*What you need to do*. Read the records and write them out again exactly.

++++++++

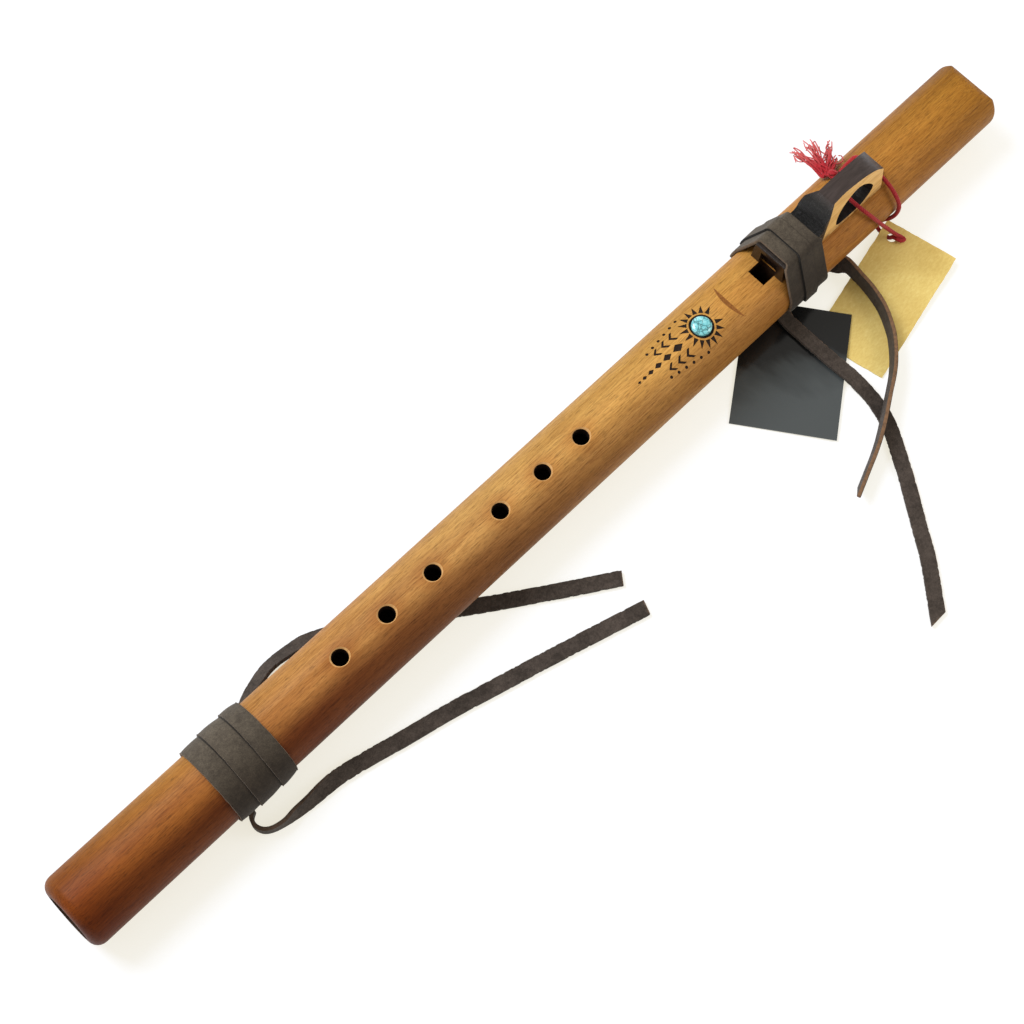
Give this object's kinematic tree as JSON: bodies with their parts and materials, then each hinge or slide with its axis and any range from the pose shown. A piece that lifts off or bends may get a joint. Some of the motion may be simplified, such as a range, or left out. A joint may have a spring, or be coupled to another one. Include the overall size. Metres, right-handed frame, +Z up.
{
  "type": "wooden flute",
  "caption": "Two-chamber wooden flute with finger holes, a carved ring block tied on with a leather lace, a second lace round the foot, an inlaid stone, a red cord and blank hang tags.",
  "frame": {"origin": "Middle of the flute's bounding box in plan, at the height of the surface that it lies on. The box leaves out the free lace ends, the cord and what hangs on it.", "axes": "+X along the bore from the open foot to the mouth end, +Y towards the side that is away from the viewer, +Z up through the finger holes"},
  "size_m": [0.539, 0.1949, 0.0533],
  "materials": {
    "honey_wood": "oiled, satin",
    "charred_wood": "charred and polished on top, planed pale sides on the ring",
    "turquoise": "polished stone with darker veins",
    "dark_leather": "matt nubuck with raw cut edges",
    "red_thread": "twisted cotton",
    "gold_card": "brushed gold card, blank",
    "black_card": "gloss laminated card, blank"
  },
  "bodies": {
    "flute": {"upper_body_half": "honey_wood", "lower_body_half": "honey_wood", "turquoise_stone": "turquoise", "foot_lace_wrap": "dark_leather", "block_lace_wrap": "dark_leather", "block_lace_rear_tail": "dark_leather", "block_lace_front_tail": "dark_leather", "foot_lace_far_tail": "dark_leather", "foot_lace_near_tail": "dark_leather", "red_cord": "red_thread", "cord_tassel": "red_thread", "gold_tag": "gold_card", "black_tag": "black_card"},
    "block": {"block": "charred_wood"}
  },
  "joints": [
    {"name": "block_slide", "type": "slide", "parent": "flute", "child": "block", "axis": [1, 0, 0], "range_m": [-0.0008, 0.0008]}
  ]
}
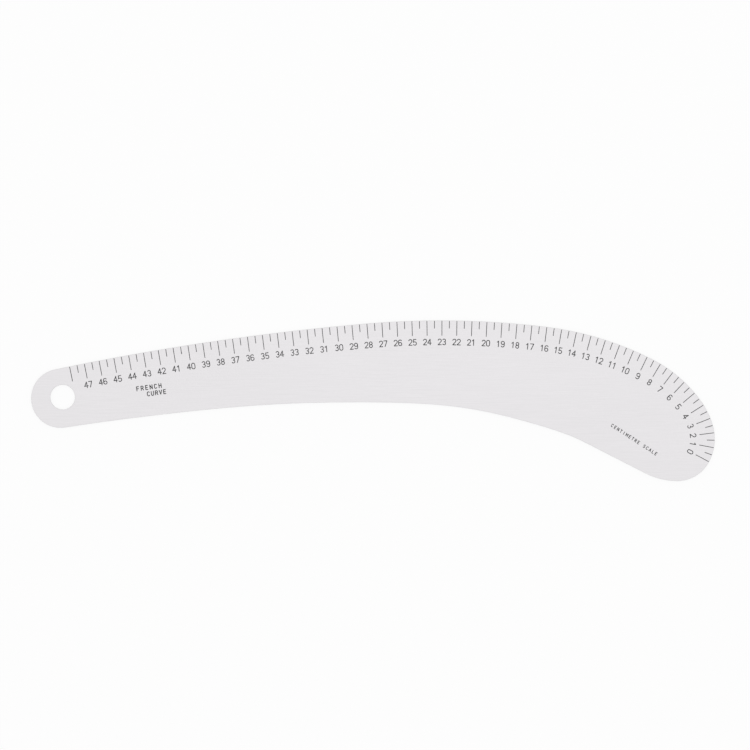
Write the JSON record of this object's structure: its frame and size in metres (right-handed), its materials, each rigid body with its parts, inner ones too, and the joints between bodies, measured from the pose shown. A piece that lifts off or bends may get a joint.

++++++++

*Exercise output*.
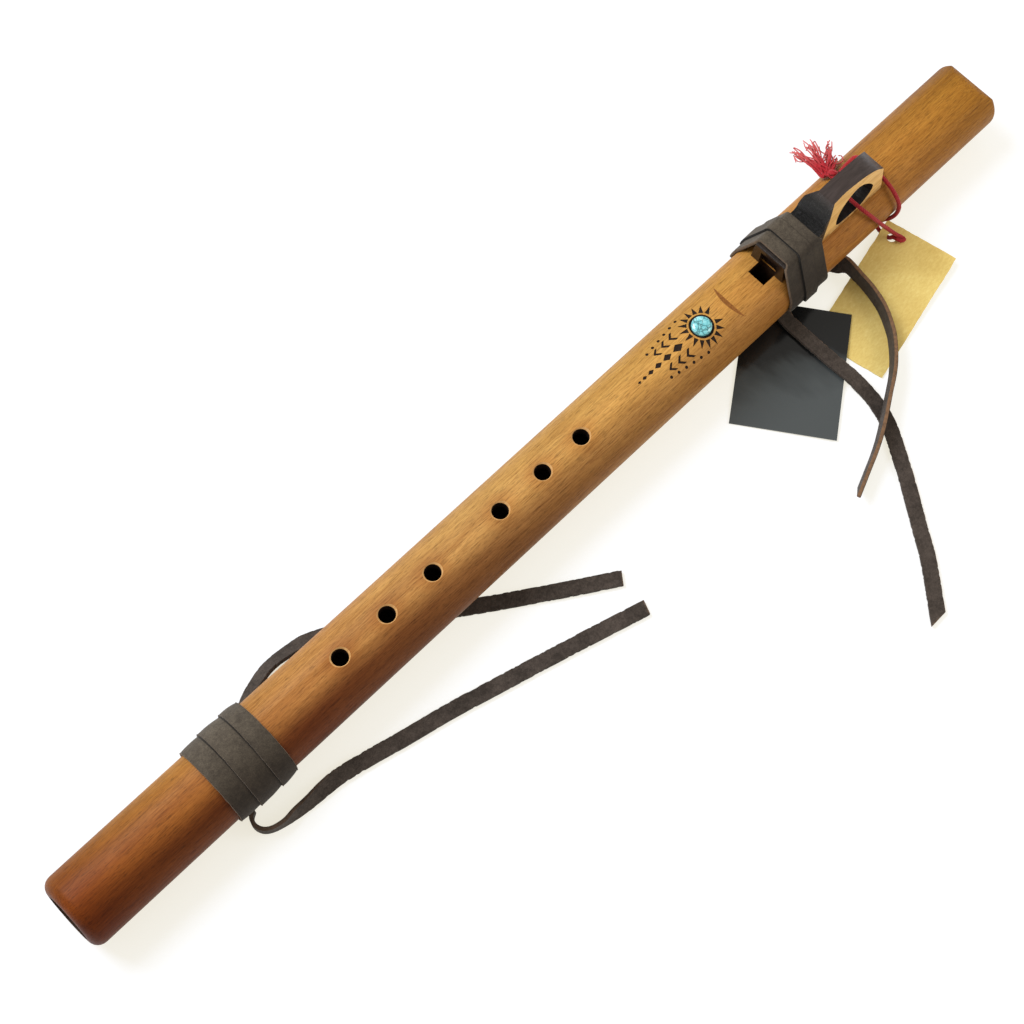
Give this object's kinematic tree as JSON: bodies with their parts and materials, then each hinge or slide with its axis and any range from the pose shown. A piece that lifts off or bends may get a joint. Some of the motion may be simplified, such as a range, or left out. A joint may have a spring, or be coupled to another one. Include the overall size. Metres, right-handed frame, +Z up.
{
  "type": "wooden flute",
  "caption": "Two-chamber wooden flute with finger holes, a carved ring block tied on with a leather lace, a second lace round the foot, an inlaid stone, a red cord and blank hang tags.",
  "frame": {"origin": "Middle of the flute's bounding box in plan, at the height of the surface that it lies on. The box leaves out the free lace ends, the cord and what hangs on it.", "axes": "+X along the bore from the open foot to the mouth end, +Y towards the side that is away from the viewer, +Z up through the finger holes"},
  "size_m": [0.539, 0.1949, 0.0533],
  "materials": {
    "honey_wood": "oiled, satin",
    "charred_wood": "charred and polished on top, planed pale sides on the ring",
    "turquoise": "polished stone with darker veins",
    "dark_leather": "matt nubuck with raw cut edges",
    "red_thread": "twisted cotton",
    "gold_card": "brushed gold card, blank",
    "black_card": "gloss laminated card, blank"
  },
  "bodies": {
    "flute": {"upper_body_half": "honey_wood", "lower_body_half": "honey_wood", "turquoise_stone": "turquoise", "foot_lace_wrap": "dark_leather", "block_lace_wrap": "dark_leather", "block_lace_rear_tail": "dark_leather", "block_lace_front_tail": "dark_leather", "foot_lace_far_tail": "dark_leather", "foot_lace_near_tail": "dark_leather", "red_cord": "red_thread", "cord_tassel": "red_thread", "gold_tag": "gold_card", "black_tag": "black_card"},
    "block": {"block": "charred_wood"}
  },
  "joints": [
    {"name": "block_slide", "type": "slide", "parent": "flute", "child": "block", "axis": [1, 0, 0], "range_m": [-0.0008, 0.0008]}
  ]
}
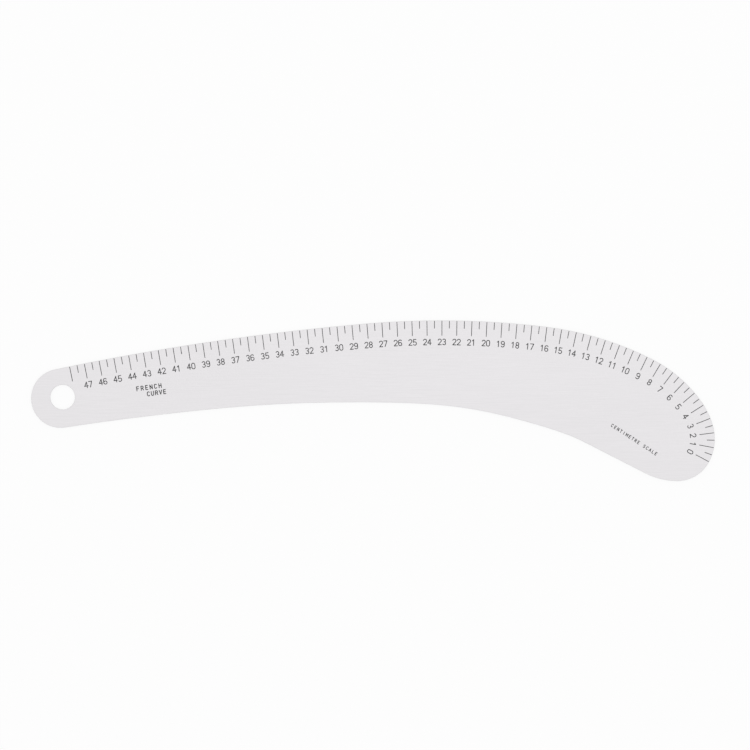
Write the JSON record of this object's structure: its frame and size in metres (right-handed), its materials, each rigid body with its parts, inner ones too, and the joints between bodies, measured from the pose shown. A piece that lifts off or bends may get a joint.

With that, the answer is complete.